#### Set problem
Write out each record again exactly as it stands.

[Rows from a 3D modeling dataset]
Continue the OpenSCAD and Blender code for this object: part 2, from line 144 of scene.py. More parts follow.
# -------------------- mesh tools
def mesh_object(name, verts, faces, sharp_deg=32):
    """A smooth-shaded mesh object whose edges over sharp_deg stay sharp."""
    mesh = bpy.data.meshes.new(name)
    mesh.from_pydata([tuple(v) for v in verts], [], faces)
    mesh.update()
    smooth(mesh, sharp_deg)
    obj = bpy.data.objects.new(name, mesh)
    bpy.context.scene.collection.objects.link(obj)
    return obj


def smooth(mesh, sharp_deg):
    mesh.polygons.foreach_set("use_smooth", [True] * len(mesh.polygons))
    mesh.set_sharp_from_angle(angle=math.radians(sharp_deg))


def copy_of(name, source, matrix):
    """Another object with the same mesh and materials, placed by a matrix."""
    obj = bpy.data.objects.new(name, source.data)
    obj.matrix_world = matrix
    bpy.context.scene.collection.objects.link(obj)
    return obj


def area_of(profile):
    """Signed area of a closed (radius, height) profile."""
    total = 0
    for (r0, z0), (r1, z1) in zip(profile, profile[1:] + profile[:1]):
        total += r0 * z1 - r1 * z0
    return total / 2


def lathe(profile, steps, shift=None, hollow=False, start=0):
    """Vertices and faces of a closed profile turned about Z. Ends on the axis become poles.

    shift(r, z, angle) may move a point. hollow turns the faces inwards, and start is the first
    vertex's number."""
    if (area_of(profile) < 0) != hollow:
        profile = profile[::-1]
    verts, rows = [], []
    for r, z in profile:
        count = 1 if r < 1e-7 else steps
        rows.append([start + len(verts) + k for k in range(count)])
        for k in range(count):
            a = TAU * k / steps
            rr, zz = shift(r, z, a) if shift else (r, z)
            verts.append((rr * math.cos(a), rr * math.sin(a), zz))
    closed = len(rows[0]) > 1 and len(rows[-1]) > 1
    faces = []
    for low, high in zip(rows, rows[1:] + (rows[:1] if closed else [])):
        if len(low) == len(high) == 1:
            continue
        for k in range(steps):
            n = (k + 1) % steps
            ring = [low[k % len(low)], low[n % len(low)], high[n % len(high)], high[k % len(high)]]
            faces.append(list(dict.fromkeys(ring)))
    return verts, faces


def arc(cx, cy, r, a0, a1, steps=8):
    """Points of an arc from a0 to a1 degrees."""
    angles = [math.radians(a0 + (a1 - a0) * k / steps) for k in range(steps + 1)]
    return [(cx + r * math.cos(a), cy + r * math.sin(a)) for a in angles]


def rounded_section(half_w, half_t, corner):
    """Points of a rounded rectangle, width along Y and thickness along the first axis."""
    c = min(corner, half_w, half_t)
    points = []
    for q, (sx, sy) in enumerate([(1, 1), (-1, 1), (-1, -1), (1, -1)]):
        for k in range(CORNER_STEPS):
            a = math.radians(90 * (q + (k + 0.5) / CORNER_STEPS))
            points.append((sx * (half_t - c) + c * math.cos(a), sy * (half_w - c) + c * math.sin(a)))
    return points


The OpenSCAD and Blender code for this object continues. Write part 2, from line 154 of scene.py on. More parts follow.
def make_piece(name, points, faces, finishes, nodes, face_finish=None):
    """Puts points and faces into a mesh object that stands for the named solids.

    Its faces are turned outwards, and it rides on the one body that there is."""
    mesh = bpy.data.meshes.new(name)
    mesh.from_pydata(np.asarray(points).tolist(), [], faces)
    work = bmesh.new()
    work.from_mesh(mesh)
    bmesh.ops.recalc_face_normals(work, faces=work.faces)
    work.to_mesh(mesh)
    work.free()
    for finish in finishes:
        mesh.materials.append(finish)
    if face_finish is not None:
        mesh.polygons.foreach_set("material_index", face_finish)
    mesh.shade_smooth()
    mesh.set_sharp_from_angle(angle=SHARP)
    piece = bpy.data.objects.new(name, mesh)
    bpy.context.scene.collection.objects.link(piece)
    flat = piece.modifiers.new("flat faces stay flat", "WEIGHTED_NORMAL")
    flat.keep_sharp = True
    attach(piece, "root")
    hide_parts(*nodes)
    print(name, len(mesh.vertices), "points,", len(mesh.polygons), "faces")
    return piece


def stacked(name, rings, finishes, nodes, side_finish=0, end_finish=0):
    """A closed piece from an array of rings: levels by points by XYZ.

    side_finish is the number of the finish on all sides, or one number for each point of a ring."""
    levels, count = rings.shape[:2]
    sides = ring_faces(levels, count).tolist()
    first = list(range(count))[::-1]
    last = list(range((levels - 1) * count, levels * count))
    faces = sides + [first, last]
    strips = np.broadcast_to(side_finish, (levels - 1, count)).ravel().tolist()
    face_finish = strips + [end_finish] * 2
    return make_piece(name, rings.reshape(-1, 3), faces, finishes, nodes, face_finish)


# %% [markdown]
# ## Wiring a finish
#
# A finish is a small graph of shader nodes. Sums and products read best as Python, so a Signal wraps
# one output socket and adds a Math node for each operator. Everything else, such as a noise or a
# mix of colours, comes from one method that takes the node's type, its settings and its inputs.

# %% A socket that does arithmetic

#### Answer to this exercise
Continue the OpenSCAD and Blender code for this object: part 2, from line 144 of scene.py. More parts follow.
# -------------------- mesh tools
def mesh_object(name, verts, faces, sharp_deg=32):
    """A smooth-shaded mesh object whose edges over sharp_deg stay sharp."""
    mesh = bpy.data.meshes.new(name)
    mesh.from_pydata([tuple(v) for v in verts], [], faces)
    mesh.update()
    smooth(mesh, sharp_deg)
    obj = bpy.data.objects.new(name, mesh)
    bpy.context.scene.collection.objects.link(obj)
    return obj


def smooth(mesh, sharp_deg):
    mesh.polygons.foreach_set("use_smooth", [True] * len(mesh.polygons))
    mesh.set_sharp_from_angle(angle=math.radians(sharp_deg))


def copy_of(name, source, matrix):
    """Another object with the same mesh and materials, placed by a matrix."""
    obj = bpy.data.objects.new(name, source.data)
    obj.matrix_world = matrix
    bpy.context.scene.collection.objects.link(obj)
    return obj


def area_of(profile):
    """Signed area of a closed (radius, height) profile."""
    total = 0
    for (r0, z0), (r1, z1) in zip(profile, profile[1:] + profile[:1]):
        total += r0 * z1 - r1 * z0
    return total / 2


def lathe(profile, steps, shift=None, hollow=False, start=0):
    """Vertices and faces of a closed profile turned about Z. Ends on the axis become poles.

    shift(r, z, angle) may move a point. hollow turns the faces inwards, and start is the first
    vertex's number."""
    if (area_of(profile) < 0) != hollow:
        profile = profile[::-1]
    verts, rows = [], []
    for r, z in profile:
        count = 1 if r < 1e-7 else steps
        rows.append([start + len(verts) + k for k in range(count)])
        for k in range(count):
            a = TAU * k / steps
            rr, zz = shift(r, z, a) if shift else (r, z)
            verts.append((rr * math.cos(a), rr * math.sin(a), zz))
    closed = len(rows[0]) > 1 and len(rows[-1]) > 1
    faces = []
    for low, high in zip(rows, rows[1:] + (rows[:1] if closed else [])):
        if len(low) == len(high) == 1:
            continue
        for k in range(steps):
            n = (k + 1) % steps
            ring = [low[k % len(low)], low[n % len(low)], high[n % len(high)], high[k % len(high)]]
            faces.append(list(dict.fromkeys(ring)))
    return verts, faces


def arc(cx, cy, r, a0, a1, steps=8):
    """Points of an arc from a0 to a1 degrees."""
    angles = [math.radians(a0 + (a1 - a0) * k / steps) for k in range(steps + 1)]
    return [(cx + r * math.cos(a), cy + r * math.sin(a)) for a in angles]


def rounded_section(half_w, half_t, corner):
    """Points of a rounded rectangle, width along Y and thickness along the first axis."""
    c = min(corner, half_w, half_t)
    points = []
    for q, (sx, sy) in enumerate([(1, 1), (-1, 1), (-1, -1), (1, -1)]):
        for k in range(CORNER_STEPS):
            a = math.radians(90 * (q + (k + 0.5) / CORNER_STEPS))
            points.append((sx * (half_t - c) + c * math.cos(a), sy * (half_w - c) + c * math.sin(a)))
    return points


The OpenSCAD and Blender code for this object continues. Write part 2, from line 154 of scene.py on. More parts follow.
def make_piece(name, points, faces, finishes, nodes, face_finish=None):
    """Puts points and faces into a mesh object that stands for the named solids.

    Its faces are turned outwards, and it rides on the one body that there is."""
    mesh = bpy.data.meshes.new(name)
    mesh.from_pydata(np.asarray(points).tolist(), [], faces)
    work = bmesh.new()
    work.from_mesh(mesh)
    bmesh.ops.recalc_face_normals(work, faces=work.faces)
    work.to_mesh(mesh)
    work.free()
    for finish in finishes:
        mesh.materials.append(finish)
    if face_finish is not None:
        mesh.polygons.foreach_set("material_index", face_finish)
    mesh.shade_smooth()
    mesh.set_sharp_from_angle(angle=SHARP)
    piece = bpy.data.objects.new(name, mesh)
    bpy.context.scene.collection.objects.link(piece)
    flat = piece.modifiers.new("flat faces stay flat", "WEIGHTED_NORMAL")
    flat.keep_sharp = True
    attach(piece, "root")
    hide_parts(*nodes)
    print(name, len(mesh.vertices), "points,", len(mesh.polygons), "faces")
    return piece


def stacked(name, rings, finishes, nodes, side_finish=0, end_finish=0):
    """A closed piece from an array of rings: levels by points by XYZ.

    side_finish is the number of the finish on all sides, or one number for each point of a ring."""
    levels, count = rings.shape[:2]
    sides = ring_faces(levels, count).tolist()
    first = list(range(count))[::-1]
    last = list(range((levels - 1) * count, levels * count))
    faces = sides + [first, last]
    strips = np.broadcast_to(side_finish, (levels - 1, count)).ravel().tolist()
    face_finish = strips + [end_finish] * 2
    return make_piece(name, rings.reshape(-1, 3), faces, finishes, nodes, face_finish)


# %% [markdown]
# ## Wiring a finish
#
# A finish is a small graph of shader nodes. Sums and products read best as Python, so a Signal wraps
# one output socket and adds a Math node for each operator. Everything else, such as a noise or a
# mix of colours, comes from one method that takes the node's type, its settings and its inputs.

# %% A socket that does arithmetic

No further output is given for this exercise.